What is needed >>
Filter the data below for the string "type" and copy each matching line.

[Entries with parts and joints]

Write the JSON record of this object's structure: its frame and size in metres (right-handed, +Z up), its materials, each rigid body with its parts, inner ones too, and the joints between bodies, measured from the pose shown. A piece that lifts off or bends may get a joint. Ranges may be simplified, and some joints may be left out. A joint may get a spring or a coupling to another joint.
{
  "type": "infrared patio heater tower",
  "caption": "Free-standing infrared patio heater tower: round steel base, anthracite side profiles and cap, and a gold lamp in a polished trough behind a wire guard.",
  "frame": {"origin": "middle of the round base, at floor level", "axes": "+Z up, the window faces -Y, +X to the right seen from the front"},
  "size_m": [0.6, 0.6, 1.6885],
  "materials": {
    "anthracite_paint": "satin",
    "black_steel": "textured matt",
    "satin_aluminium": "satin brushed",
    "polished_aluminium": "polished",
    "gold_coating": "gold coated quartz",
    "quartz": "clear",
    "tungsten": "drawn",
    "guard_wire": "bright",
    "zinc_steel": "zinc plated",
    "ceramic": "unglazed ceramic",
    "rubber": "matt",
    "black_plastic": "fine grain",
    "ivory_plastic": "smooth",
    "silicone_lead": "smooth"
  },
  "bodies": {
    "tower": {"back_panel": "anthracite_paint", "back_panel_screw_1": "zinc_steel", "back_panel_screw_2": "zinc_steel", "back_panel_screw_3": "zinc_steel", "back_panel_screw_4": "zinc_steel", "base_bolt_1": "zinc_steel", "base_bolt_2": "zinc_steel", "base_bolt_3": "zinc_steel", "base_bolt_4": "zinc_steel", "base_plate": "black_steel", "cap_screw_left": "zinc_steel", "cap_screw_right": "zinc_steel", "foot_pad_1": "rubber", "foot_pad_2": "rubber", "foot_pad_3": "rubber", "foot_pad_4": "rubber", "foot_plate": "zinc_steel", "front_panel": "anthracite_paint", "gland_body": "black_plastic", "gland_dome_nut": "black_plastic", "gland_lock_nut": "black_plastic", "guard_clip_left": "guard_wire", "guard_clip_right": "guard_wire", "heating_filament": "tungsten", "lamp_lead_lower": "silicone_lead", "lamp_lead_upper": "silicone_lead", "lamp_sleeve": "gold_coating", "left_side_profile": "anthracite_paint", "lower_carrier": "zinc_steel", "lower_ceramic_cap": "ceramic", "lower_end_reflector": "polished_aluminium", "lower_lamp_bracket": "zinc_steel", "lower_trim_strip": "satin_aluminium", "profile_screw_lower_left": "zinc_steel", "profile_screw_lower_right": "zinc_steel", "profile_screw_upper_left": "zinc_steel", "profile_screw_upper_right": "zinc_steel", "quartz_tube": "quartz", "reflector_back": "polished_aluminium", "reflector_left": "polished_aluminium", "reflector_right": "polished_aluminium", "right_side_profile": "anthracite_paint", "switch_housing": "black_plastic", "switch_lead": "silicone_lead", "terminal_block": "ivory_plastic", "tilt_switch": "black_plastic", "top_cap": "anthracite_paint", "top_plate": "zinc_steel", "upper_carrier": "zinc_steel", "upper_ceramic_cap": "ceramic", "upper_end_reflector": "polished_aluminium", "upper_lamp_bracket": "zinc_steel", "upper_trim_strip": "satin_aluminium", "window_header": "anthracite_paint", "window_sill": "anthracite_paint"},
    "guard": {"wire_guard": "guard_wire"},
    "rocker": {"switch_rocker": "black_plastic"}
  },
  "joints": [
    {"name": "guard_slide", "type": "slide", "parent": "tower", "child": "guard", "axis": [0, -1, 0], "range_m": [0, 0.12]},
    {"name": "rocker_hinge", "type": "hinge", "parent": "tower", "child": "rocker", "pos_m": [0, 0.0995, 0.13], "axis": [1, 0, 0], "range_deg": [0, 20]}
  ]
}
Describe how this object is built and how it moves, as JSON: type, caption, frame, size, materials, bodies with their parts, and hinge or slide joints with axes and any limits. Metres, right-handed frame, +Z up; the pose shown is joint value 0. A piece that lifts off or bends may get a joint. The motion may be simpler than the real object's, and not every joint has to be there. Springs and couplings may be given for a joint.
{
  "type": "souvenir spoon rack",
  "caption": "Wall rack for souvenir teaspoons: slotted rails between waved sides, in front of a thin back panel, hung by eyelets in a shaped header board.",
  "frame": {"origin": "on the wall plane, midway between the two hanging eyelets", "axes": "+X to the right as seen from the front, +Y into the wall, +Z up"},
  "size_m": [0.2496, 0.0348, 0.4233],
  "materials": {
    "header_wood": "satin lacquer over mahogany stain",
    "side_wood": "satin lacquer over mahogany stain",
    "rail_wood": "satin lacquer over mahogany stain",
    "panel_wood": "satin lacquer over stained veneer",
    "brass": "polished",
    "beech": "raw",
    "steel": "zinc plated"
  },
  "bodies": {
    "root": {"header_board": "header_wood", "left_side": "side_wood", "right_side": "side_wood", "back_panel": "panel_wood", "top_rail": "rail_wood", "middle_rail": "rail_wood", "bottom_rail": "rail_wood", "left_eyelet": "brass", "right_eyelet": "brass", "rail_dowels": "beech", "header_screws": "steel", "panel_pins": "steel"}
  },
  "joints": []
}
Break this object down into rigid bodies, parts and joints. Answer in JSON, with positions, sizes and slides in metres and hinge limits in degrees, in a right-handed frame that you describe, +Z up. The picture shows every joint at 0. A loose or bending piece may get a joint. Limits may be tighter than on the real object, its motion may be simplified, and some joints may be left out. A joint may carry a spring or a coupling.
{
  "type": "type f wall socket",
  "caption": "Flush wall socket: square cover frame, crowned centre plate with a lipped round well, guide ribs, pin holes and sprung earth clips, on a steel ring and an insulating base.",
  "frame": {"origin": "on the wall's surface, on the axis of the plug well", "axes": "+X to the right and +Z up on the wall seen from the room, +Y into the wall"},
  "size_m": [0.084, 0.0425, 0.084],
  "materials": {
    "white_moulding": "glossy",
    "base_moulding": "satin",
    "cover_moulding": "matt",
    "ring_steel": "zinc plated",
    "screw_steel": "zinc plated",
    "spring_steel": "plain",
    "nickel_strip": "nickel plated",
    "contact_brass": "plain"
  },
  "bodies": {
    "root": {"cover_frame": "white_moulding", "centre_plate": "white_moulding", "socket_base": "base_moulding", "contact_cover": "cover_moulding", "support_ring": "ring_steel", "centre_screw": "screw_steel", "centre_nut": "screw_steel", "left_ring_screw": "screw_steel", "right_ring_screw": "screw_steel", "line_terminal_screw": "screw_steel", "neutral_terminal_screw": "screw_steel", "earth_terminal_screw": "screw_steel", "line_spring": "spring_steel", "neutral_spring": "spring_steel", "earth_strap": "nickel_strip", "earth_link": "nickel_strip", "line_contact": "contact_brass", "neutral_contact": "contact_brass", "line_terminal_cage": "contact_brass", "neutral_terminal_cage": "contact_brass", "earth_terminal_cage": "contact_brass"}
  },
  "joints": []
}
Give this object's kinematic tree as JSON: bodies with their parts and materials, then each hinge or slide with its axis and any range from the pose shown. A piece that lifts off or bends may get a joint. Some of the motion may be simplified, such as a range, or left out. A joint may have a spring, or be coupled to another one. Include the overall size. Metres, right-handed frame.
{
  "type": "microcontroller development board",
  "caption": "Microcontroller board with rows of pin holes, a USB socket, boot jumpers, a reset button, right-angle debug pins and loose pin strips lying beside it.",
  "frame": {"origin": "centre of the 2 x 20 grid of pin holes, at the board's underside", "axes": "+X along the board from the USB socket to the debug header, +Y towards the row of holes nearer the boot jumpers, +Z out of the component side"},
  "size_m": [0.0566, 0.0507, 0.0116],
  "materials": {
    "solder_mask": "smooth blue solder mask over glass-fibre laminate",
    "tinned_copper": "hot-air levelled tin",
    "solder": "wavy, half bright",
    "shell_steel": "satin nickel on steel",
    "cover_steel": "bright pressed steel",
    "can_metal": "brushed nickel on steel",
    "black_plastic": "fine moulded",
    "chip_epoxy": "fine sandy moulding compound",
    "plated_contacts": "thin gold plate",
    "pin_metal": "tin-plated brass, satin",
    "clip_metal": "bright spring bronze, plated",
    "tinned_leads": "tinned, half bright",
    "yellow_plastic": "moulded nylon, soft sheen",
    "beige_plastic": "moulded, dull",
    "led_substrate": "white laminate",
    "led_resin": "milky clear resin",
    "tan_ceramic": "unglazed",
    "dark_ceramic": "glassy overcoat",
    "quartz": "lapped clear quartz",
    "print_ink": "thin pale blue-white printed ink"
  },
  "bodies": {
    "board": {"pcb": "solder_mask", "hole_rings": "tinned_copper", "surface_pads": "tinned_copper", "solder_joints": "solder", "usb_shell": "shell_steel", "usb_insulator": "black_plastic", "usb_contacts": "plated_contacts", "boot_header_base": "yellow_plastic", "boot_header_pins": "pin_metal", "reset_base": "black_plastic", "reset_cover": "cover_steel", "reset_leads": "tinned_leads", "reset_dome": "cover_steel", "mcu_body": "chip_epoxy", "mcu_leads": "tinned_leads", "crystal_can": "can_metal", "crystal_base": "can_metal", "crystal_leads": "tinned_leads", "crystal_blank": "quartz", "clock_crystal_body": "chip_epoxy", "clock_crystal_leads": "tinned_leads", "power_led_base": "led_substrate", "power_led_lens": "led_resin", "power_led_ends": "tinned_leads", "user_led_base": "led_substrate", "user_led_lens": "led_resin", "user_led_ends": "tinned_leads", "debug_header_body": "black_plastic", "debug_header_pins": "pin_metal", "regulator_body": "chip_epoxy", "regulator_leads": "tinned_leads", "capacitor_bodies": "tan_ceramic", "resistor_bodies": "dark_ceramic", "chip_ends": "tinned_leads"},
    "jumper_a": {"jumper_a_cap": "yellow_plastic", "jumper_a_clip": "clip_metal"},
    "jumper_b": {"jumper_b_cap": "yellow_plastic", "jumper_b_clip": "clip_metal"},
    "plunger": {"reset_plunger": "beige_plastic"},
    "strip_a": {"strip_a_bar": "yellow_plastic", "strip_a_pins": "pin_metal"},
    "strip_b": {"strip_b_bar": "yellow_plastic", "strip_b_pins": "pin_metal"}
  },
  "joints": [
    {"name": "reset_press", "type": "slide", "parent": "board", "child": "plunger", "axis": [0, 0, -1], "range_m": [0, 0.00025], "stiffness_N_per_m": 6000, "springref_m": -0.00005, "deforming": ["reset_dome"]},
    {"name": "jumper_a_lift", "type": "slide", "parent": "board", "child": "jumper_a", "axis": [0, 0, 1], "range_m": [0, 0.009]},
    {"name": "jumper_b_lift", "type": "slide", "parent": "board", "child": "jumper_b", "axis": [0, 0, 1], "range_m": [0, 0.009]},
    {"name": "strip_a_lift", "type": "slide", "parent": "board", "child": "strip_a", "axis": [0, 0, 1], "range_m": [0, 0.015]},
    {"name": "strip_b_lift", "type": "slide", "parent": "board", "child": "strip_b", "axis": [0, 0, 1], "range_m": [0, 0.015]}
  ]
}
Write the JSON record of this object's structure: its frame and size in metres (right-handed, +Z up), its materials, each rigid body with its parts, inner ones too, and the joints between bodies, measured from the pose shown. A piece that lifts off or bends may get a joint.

Response to this exercise >>
  "type": "infrared patio heater tower",
    {"name": "guard_slide", "type": "slide", "parent": "tower", "child": "guard", "axis": [0, -1, 0], "range_m": [0, 0.12]},
    {"name": "rocker_hinge", "type": "hinge", "parent": "tower", "child": "rocker", "pos_m": [0, 0.0995, 0.13], "axis": [1, 0, 0], "range_deg": [0, 20]}
Describe how this object is built and how it moves, as JSON: type, caption, frame, size, materials, bodies with their parts, and hinge or slide joints with axes and any limits. Metres, right-handed frame, +Z up; the pose shown is joint value 0. A piece that lifts off or bends may get a joint. The motion may be simpler than the real object's, and not every joint has to be there. Springs and couplings may be given for a joint.
  "type": "souvenir spoon rack",
  "type": "type f wall socket",
  "type": "microcontroller development board",
    {"name": "reset_press", "type": "slide", "parent": "board", "child": "plunger", "axis": [0, 0, -1], "range_m": [0, 0.00025], "stiffness_N_per_m": 6000, "springref_m": -0.00005, "deforming": ["reset_dome"]},
    {"name": "jumper_a_lift", "type": "slide", "parent": "board", "child": "jumper_a", "axis": [0, 0, 1], "range_m": [0, 0.009]},
    {"name": "jumper_b_lift", "type": "slide", "parent": "board", "child": "jumper_b", "axis": [0, 0, 1], "range_m": [0, 0.009]},
    {"name": "strip_a_lift", "type": "slide", "parent": "board", "child": "strip_a", "axis": [0, 0, 1], "range_m": [0, 0.015]},
    {"name": "strip_b_lift", "type": "slide", "parent": "board", "child": "strip_b", "axis": [0, 0, 1], "range_m": [0, 0.015]}